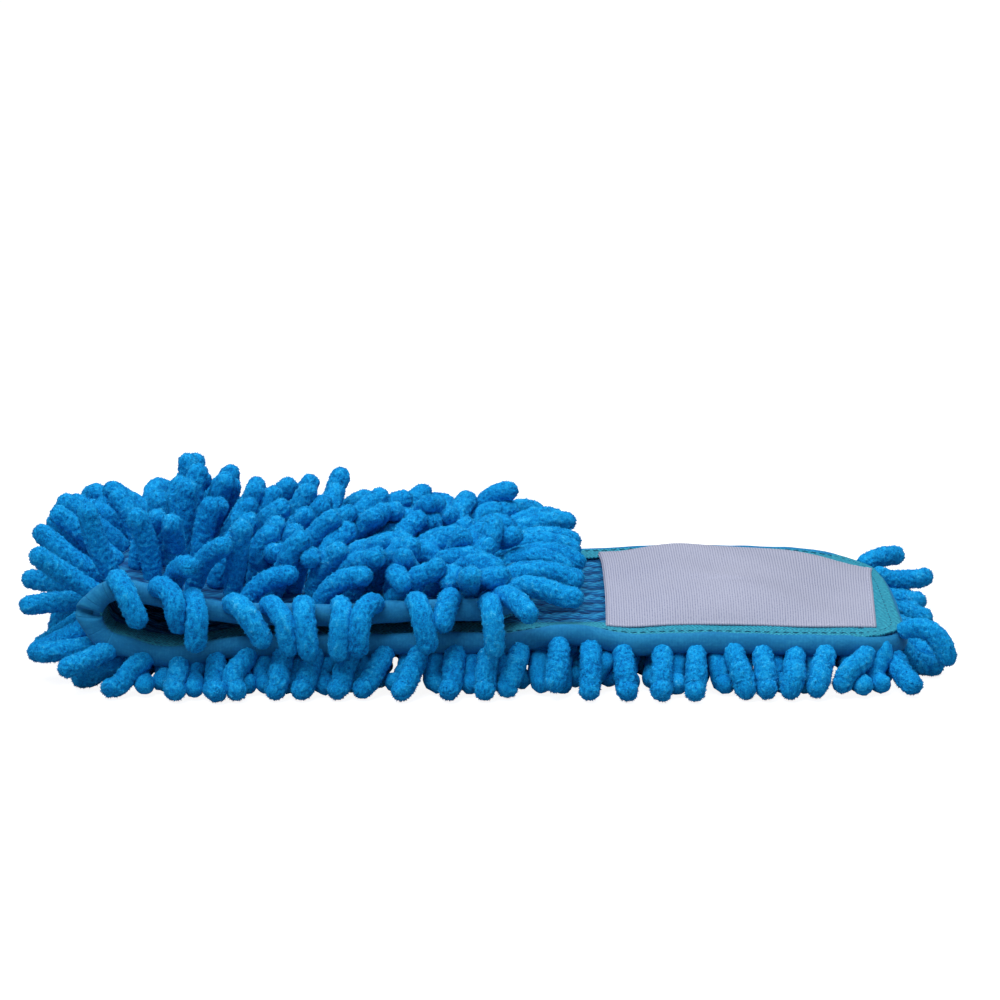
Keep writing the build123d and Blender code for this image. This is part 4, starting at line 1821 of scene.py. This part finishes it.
    def rod(self, data: MeshData, line: np.ndarray, radius: float, fine: bool) -> None:
        """Add one plush noodle round its centre line.

        Args:
            data: Mesh to add to.
            line: Settled points from root to the middle of the rounded tip.
            radius: Its radius.
            fine: Whether it shows closely enough for its tufts to be modelled in full.
        """
        scale = 1.0 if fine else self.coarse
        body, around, cap = int(self.rings * scale), int(self.around * scale), 8 if fine else 5
        centre = self.centre_line(line, body)
        tangent = unit(np.gradient(centre, axis=0))
        bow = np.sin(np.linspace(0, math.pi / 2, cap + 1))[1:]
        caps = centre[-1] + tangent[-1] * radius * bow[:, None]
        centre = np.concatenate([centre, caps])
        tangent = np.concatenate([tangent, np.repeat(tangent[-1:], cap, axis=0)])
        side = np.empty_like(tangent)
        side[0] = unit(np.cross(tangent[0], [0.0, 1.0, 0.0] if abs(tangent[0, 1]) < 0.8 else [1.0, 0.0, 0.0]))
        for index in range(1, len(tangent)):
            side[index] = unit(side[index - 1] - tangent[index] * (side[index - 1] @ tangent[index]))
        up = np.cross(tangent, side)
        share = np.concatenate([np.linspace(0, 1, body), np.ones(cap)])
        tip = np.cos(np.linspace(0, math.pi / 2, cap + 1))[1:]
        wide = np.interp(share, [0, 0.04, 0.2, 0.7, 1.0], [0.6, 0.84, 0.96, 1.02, 0.97])
        wide[body:] *= np.maximum(tip, 0.05)
        height, tone = self.plush(share, around, scale)
        height[body:] *= np.maximum(tip, 0.25)[:, None]
        angles = np.linspace(0, 2 * math.pi, around, endpoint=False)
        reach = radius * wide[:, None] + height
        reach[-1] = reach[-1].mean()
        ring = side[:, None] * np.cos(angles)[None, :, None] + up[:, None] * np.sin(angles)[None, :, None]
        points = centre[:, None] + reach[..., None] * ring
        points[body:] += tangent[body:, None] * height[body:, :, None] * bow[:, None, None]
        # Each noodle also gets a random tone of its own, added to its painted shade.
        tone = tone + self.rng.normal(0, 0.02)
        data.add_tube(points, fluff=tone)
        if fine:
            ahead = np.concatenate([np.zeros(body), bow])[:, None, None] * tangent[:, None]
            self.bristle(data, points, unit(ring * wide[:, None, None] + ahead), tone)

    def make(self) -> None:
        """Make every row of noodles as its own piece."""
        self.plant_lower()
        self.plant_lower_start()
        self.plant_lower_edges()
        self.plant_ends("lower", self.form.lower_length, lambda x: x, 0.2, 1.16)
        self.plant_corners()
        self.plant_flap()
        self.plant_flap_edges()
        self.plant_ends("flap", self.form.flap_length, self.form.flap_u, -0.55, 1.28)
        self.plant_fold()
        settled = self.settle()
        groups: dict[str, MeshData] = {}
        for tuft, line in zip(self.tufts, settled):
            inner = tuft.piece.startswith("lower") and tuft.piece[-2:] not in ("01", "11")
            hidden = inner and 10 * MM < tuft.u < self.form.lower_length - 20 * MM
            hidden = hidden or tuft.piece.endswith("under")
            data = groups.setdefault(tuft.piece, MeshData())
            self.rod(data, line, tuft.radius, fine=not hidden)
        for name, data in groups.items():
            nodes = [name] if name in frame["nodes"] else []
            piece = self.wardrobe.dress(data, name.replace("noodles", "chenille"), self.wardrobe.pile, nodes)
            prefix = name.split("_noodles")[0]
            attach(piece, "lower_panel" if prefix == "lower" else prefix)


# ---- Studio -----------------------------------------------------------------------------------------
@dataclass
class Studio:
    """Camera, soft lights and the pale floor."""

    centre: tuple[float, float, float] = (0.0087, -0.06, 0.0)
    elevation: float = 15.0
    distance: float = 1.1
    lens: float = 111.5
    lift: float = 0.0713

    def camera(self) -> None:
        """Make the camera, low in front of the mitt."""
        data = bpy.data.cameras.new("camera")
        data.lens = self.lens
        data.sensor_width = 36.0
        data.clip_start = 0.05
        camera = bpy.data.objects.new("camera", data)
        bpy.context.scene.collection.objects.link(camera)
        tilt = math.radians(self.elevation)
        back = Vector((0, -math.cos(tilt), math.sin(tilt)))
        target = Vector(self.centre) + Vector((0, 0, self.lift))
        camera.location = target + back * self.distance
        camera.rotation_euler = (-back).to_track_quat("-Z", "Y").to_euler()
        bpy.context.scene.camera = camera

    def light(self, name: str, place: tuple[float, float, float], size: float, power: float) -> None:
        """Add a soft square light that faces the mitt.

        Args:
            name: The light's name.
            place: Where it is.
            size: Length of its side.
            power: Its power, in watts.
        """
        data = bpy.data.lights.new(name, "AREA")
        data.size = size
        data.energy = power
        lamp = bpy.data.objects.new(name, data)
        bpy.context.scene.collection.objects.link(lamp)
        lamp.location = place
        lamp.rotation_euler = (Vector((0, 0, 0.02)) - Vector(place)).to_track_quat("-Z", "Y").to_euler()

    def floor(self) -> None:
        """Make the pale floor that the mitt lies on."""
        mesh = bpy.data.meshes.new("floor")
        far = 6.0
        mesh.from_pydata([(-far, -far, 0), (far, -far, 0), (far, far, 0), (-far, far, 0)], [], [(0, 1, 2, 3)])
        floor = bpy.data.objects.new("floor", mesh)
        bpy.context.scene.collection.objects.link(floor)
        material = bpy.data.materials.new("matt_white_floor")
        material.use_nodes = True
        tree = material.node_tree
        shader = tree.nodes["Principled BSDF"]
        shader.inputs["Base Color"].default_value = linear("9097a0")
        shader.inputs["Roughness"].default_value = 0.9
        shader.inputs["Specular IOR Level"].default_value = 0.1
        shader.inputs["Emission Color"].default_value = (1.0, 1.0, 1.0, 1.0)
        seen = add_node(tree, "ShaderNodeLightPath")
        glow = add_node(tree, "ShaderNodeMath", {0: (seen, "Is Camera Ray"), 1: 0.92}, operation="MULTIPLY")
        tree.links.new(glow.outputs[0], shader.inputs["Emission Strength"])
        mesh.materials.append(material)

    def world(self) -> None:
        """Make the plain white surroundings, brighter to look at than as a light."""
        world = bpy.data.worlds.new("studio")
        bpy.context.scene.world = world
        world.use_nodes = True
        tree = world.node_tree
        seen = add_node(tree, "ShaderNodeLightPath")
        strength = add_node(
            tree,
            "ShaderNodeMath",
            {0: (seen, "Is Camera Ray"), 1: 0.67, 2: 0.33},
            operation="MULTIPLY_ADD",
        )
        background = tree.nodes["Background"]
        background.inputs["Color"].default_value = (1.0, 1.0, 1.0, 1.0)
        tree.links.new(strength.outputs[0], background.inputs["Strength"])

    def make(self) -> None:
        """Make the whole studio."""
        self.camera()
        self.light("key", (-0.35, -0.55, 1.25), 0.8, 13.0)
        self.light("top", (0.25, 0.15, 1.3), 1.0, 9.5)
        self.floor()
        self.world()
        bpy.context.scene.view_settings.view_transform = "Standard"


# ---- The whole mitt ---------------------------------------------------------------------------------
@dataclass
class WashMitt:
    """The whole mitt: cloth, pockets, seams and noodles."""

    form: MittForm
    wardrobe: Wardrobe

    def make_cloth(self) -> None:
        """Make the ground cloth, facing and binding of both panels and of the fold."""
        form = self.form
        maker = ClothMaker(form, self.wardrobe)
        lower = Panel(form, "lower", form.lower_length, 1, 0.0)
        flap = Panel(form, "flap", form.flap_length, -1, form.flap_u(0.0))
        fold = Fold(form)
        half = form.strip / 2
        heights = (form.base + 0.7 * MM, form.base + 1.5 * MM, 4.4 * MM)
        for hinge in range(2, len(form.hinges)):
            start, end = fold.reach(hinge)
            names = [f"fold_{hinge - 1}_{kind}" for kind in ("base_cloth", "facing", "binding")]
            pieces = (
                maker.ground(f"fold_ground_cloth_{hinge}", (start, end), None, names[:1]),
                maker.facing(f"fold_facing_tape_{hinge}", (end, start), None, names[1:2]),
                maker.fold_binding(f"fold_binding_roll_{hinge}", (start, end), names[2:]),
            )
            for piece, height in zip(pieces, heights):
                fold.bend(piece, hinge, height)
        for panel, strips in ((lower, []), (flap, [len(form.hinges) - 1])):
            name = panel.name
            ground_nodes = [f"{name}_base_cloth"] + [f"fold_{n}_base_cloth" for n in strips]
            facing_nodes = [f"{name}_facing"] + [f"fold_{n}_facing" for n in strips]
            binding_nodes = [f"{name}_binding_{side}" for side in ("front", "back", "end")]
            binding_nodes += [f"fold_{n}_binding" for n in strips]
            reach = (-half, panel.length - form.cloth_inset)
            ground = maker.ground(f"{name}_ground_cloth", reach, panel, ground_nodes)
            u_range = (panel.u(-half), panel.u(panel.length - maker.end_strip + maker.end_tuck))
            u_range = u_range if panel.sign > 0 else u_range[::-1]
            facing = maker.facing(f"{name}_facing_tape", u_range, panel, facing_nodes)
            binding = maker.binding(f"{name}_binding_roll", panel, binding_nodes)
            seam = maker.binding_seam(f"{name}_binding_stitches", panel)
            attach(seam, "lower_panel" if panel is lower else "flap")
            for piece, height in zip((ground, facing, binding), heights):
                panel.settle(piece, height)
            rise, mouth = (8.5 * MM, 0.35) if panel is lower else (2.8 * MM, 0.9)
            Pocket(maker, panel, rise, mouth).make()

    def make(self) -> None:
        """Make the mitt."""
        self.make_cloth()
        Thicket(self.form, self.wardrobe).make()


def main() -> None:
    """Build the studio and the mitt."""
    logging.basicConfig(level=logging.INFO, format="%(name)s %(message)s")
    Studio().make()
    WashMitt(MittForm(), Wardrobe()).make()


if __name__ == "__main__":
    main()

WHAT YOU WILL DO: Only the lines from the beginning of the material to the line containing "its centre line." should be echoed, verbatim and in full.

CORRECT ANSWER:
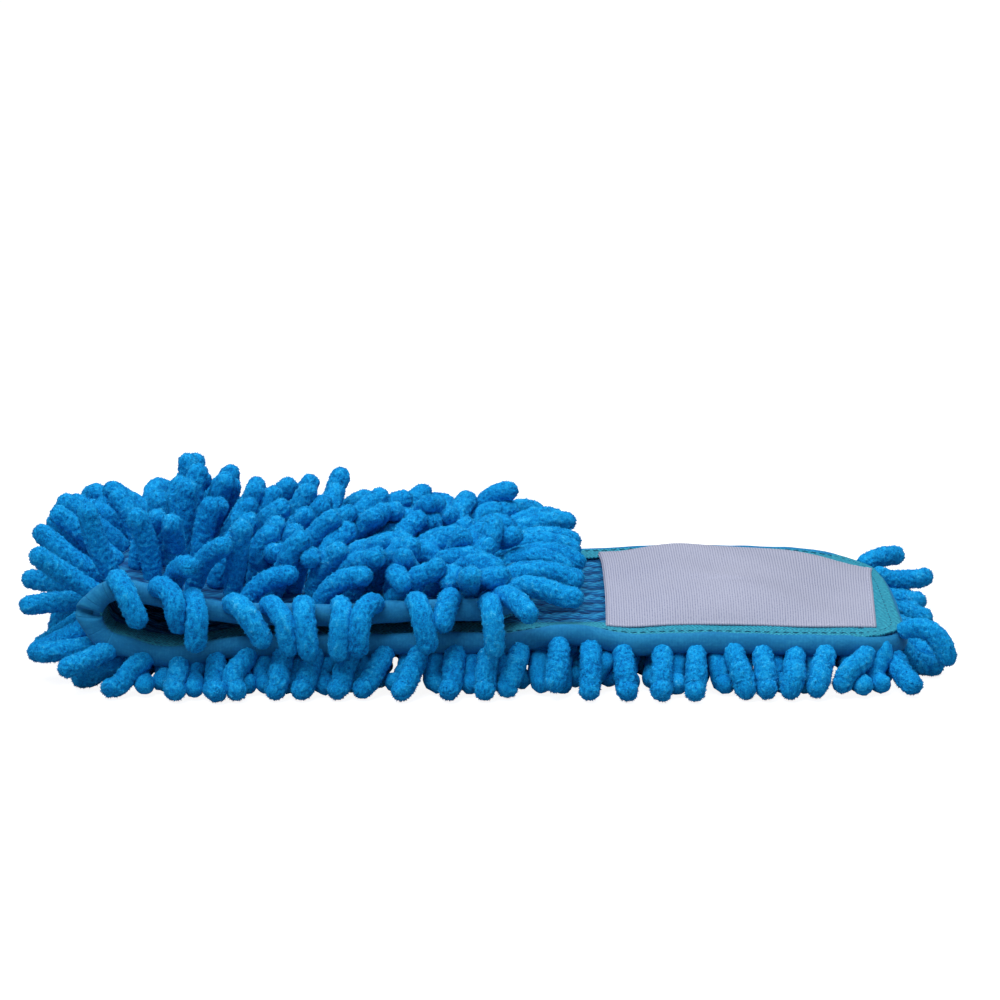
Keep writing the build123d and Blender code for this image. This is part 4, starting at line 1821 of scene.py. This part finishes it.
    def rod(self, data: MeshData, line: np.ndarray, radius: float, fine: bool) -> None:
        """Add one plush noodle round its centre line.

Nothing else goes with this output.